While Canada had the best score in the Americas – 77 out of 100 —, the country has slipped four points since last year and 12 points since 2010, the data shows.

“A former executive of construction company SNC-Lavalin was convicted in December over bribes the company paid in Libya,” Transparency International said in the report. “Our research shows that enforcement of foreign bribery laws among OECD (Organisation for Economic Co-operation and Development ) countries is shockingly low,” it said, referring to a group of 36 countries sometimes called the rich nations club.

Denmark and New Zealand co-led the index, emerging as the world’s least corrupt states with scores of 87, while Somalia had the worst score at nine, followed by war-torn nations South Sudan, Syria and Yemen. The U.S. ranked 23rd and the U.K. tied with Canada, Australia and Austria.

The corruption index is among a handful of indicators — such as the Washington, D.C.-based World Bank’s Ease of Doing Business ranking that measures red tape in countries, and the United Nations’ Human Development Index that assesses lifespan, education and income — that give snapshots of a country’s performance. They can help influence foreign policy and even debt ratings.

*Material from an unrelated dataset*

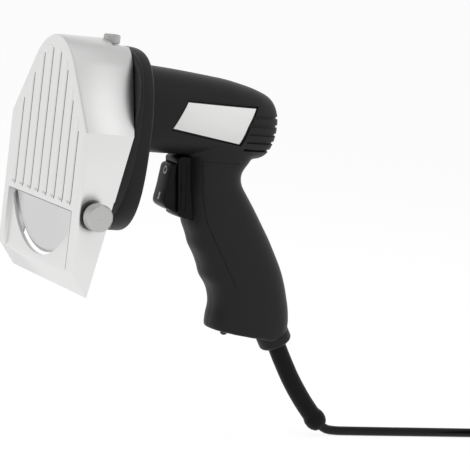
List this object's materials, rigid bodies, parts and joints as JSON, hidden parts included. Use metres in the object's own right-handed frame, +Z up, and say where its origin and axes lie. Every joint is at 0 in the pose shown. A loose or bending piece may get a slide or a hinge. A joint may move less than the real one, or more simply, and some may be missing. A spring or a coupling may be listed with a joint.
{
  "type": "electric kebab slicer",
  "caption": "Hand-held electric meat slicer with a pistol grip, a round blade behind a fluted sliding guard, a rocker switch and a mains cord",
  "frame": {"origin": "Middle of the grip, where the hand holds the tool", "axes": "+X runs back from the guard's face along the motor, +Z is up and +Y is to the user's right, away from the picture's viewer"},
  "size_m": [0.489, 0.1273, 0.2221],
  "materials": {
    "guard_metal": "satin cast and brushed",
    "blade_metal": "ground",
    "fastener_steel": "zinc plated",
    "machine_steel": "machined",
    "bronze": "sintered",
    "brass": "plain",
    "copper_wire": "enamelled",
    "carbon": "carbon",
    "lamination": "varnished",
    "body_plastic": "fine texture",
    "switch_plastic": "satin",
    "gear_nylon": "moulded",
    "fan_nylon": "moulded",
    "felt": "oiled felt",
    "label": "bare film",
    "rubber": "matt",
    "blue_wire": "insulation",
    "red_wire": "insulation"
  },
  "bodies": {
    "tool_body": {"side_knob_stud": "fastener_steel", "top_knob_stud": "fastener_steel", "spindle_seal": "felt", "spindle_front_bearing": "machine_steel", "spindle_rear_bush": "bronze", "idler_axle": "machine_steel", "gear_cover": "guard_metal", "cover_screw_1": "fastener_steel", "cover_screw_2": "fastener_steel", "cover_screw_3": "fastener_steel", "gear_housing": "body_plastic", "housing_screw_1": "fastener_steel", "housing_screw_2": "fastener_steel", "stator_core": "lamination", "field_coil_1": "copper_wire", "field_coil_2": "copper_wire", "motor_front_bearing": "machine_steel", "motor_rear_bearing": "machine_steel", "carbon_brush_1": "carbon", "carbon_brush_2": "carbon", "brush_holder_1": "brass", "brush_holder_2": "brass", "left_shell": "body_plastic", "right_shell": "body_plastic", "shell_screw_front": "fastener_steel", "shell_screw_rear": "fastener_steel", "shell_screw_middle": "fastener_steel", "shell_screw_base": "fastener_steel", "base_stud": "machine_steel", "label_plate": "label", "switch_body": "switch_plastic", "switch_terminal_1": "brass", "switch_terminal_2": "brass", "motor_lead_1": "blue_wire", "motor_lead_2": "red_wire", "cord_collar": "body_plastic", "strain_relief": "rubber", "inner_cord": "rubber", "power_cord": "rubber", "cord_coil": "rubber", "cord_tail": "rubber", "plug_body": "rubber"},
    "guard": {"blade_guard": "guard_metal"},
    "blade_set": {"round_blade": "blade_metal", "blade_hub": "fastener_steel", "blade_screw": "machine_steel", "blade_spindle": "machine_steel", "blade_gear": "gear_nylon"},
    "idler": {"idler_gear": "gear_nylon"},
    "armature": {"motor_shaft": "machine_steel", "motor_pinion": "machine_steel", "armature_core": "lamination", "armature_winding_front": "copper_wire", "armature_winding_rear": "copper_wire", "commutator": "brass", "cooling_fan": "fan_nylon"},
    "rocker": {"switch_rocker": "switch_plastic"},
    "side_knob_turn": {"side_knob": "machine_steel"},
    "top_knob_turn": {"top_knob": "machine_steel"}
  },
  "joints": [
    {"name": "blade_spin", "type": "hinge", "parent": "tool_body", "child": "blade_set", "pos_m": [-0.115, 0, 0.045], "axis": [1, 0, 0], "continuous": true},
    {"name": "idler_spin", "type": "hinge", "parent": "tool_body", "child": "idler", "pos_m": [-0.094, 0.01533, 0.06475], "axis": [1, 0, 0], "continuous": true},
    {"name": "armature_spin", "type": "hinge", "parent": "tool_body", "child": "armature", "pos_m": [-0.045, 0, 0.0776], "axis": [1, 0, 0], "continuous": true},
    {"name": "guard_slide", "type": "slide", "parent": "tool_body", "child": "guard", "axis": [-1, 0, 0], "range_m": [0, 0.005]},
    {"name": "rocker_tilt", "type": "hinge", "parent": "tool_body", "child": "rocker", "pos_m": [-0.0403, 0, 0.0354], "axis": [0, -1, 0], "range_deg": [0, 16]},
    {"name": "side_knob_turn", "type": "hinge", "parent": "tool_body", "child": "side_knob_turn", "pos_m": [-0.1108, -0.0525, 0.023], "axis": [0, -1, 0], "range_deg": [0, 180]},
    {"name": "top_knob_turn", "type": "hinge", "parent": "tool_body", "child": "top_knob_turn", "pos_m": [-0.0887, 0, 0.1113], "axis": [0, 0, 1], "range_deg": [0, 180]}
  ],
  "couplings": [
    {"joint": "idler_spin", "follows": "blade_spin", "ratio": -2.5714},
    {"joint": "armature_spin", "follows": "blade_spin", "ratio": 7.7143}
  ]
}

The report didn’t specifically mention the political realm of the SNC-Lavalin scandal, and how Prime Minister Justin Trudeau was criticized by Parliament’s Ethics Commissioner for improperly influencing then-Minister of Justice and Attorney General Jody Wilson-Raybould to intervene in the bribery case facing the Montreal-based company. Wilson-Raybould later resigned from her posts and Trudeau expelled her from the Liberal party caucus.

“The controversy surrounding the attorney general, the governing party and the allegations of influence — another word for influence is corruption — that has to play into the index, and it should,” Len Brooks, associate professor of business ethics at University of Toronto’s Rotman School of Management, said by phone.

Trudeau said he wanted SNC-Lavalin to face a deferred prosecution agreement — essentially a fine negotiated with a judge instead of a criminal trial — because it would help save jobs that might be put at risk from lost contracts after a criminal conviction. A bribery conviction could ban a company from federal contracts for a decade under government law and also risk contracts linked to the World Bank.

Last month, the Court of Quebec ordered SNC-Lavalin to pay a $280-million fine over five years, with three years of probation, in what appeared to be a break for the company. The RCMP had charged the builder with fraud and bribing Libyan officials in Moammar Gadhafi’s regime with $48 million from 2001 to 2011 to secure contracts.

Brooks said Canada still has work to do on corruption issues, such as stamping out the paying-for-access to politicians, a trend that Transparency International cited as affecting many countries along with concerns over conflicts of interest, preferential treatment, electoral integrity, lobbying activities and civil liberties.

“The work around pipelines and Indigenous groups — there’s all kinds of stuff that comes up there,” said Brooks, who noted Canada’s score would barely earn a B+ at Rotman. “Certainly arguments can be made that we’re not recognizing certain groups of people as best we should.”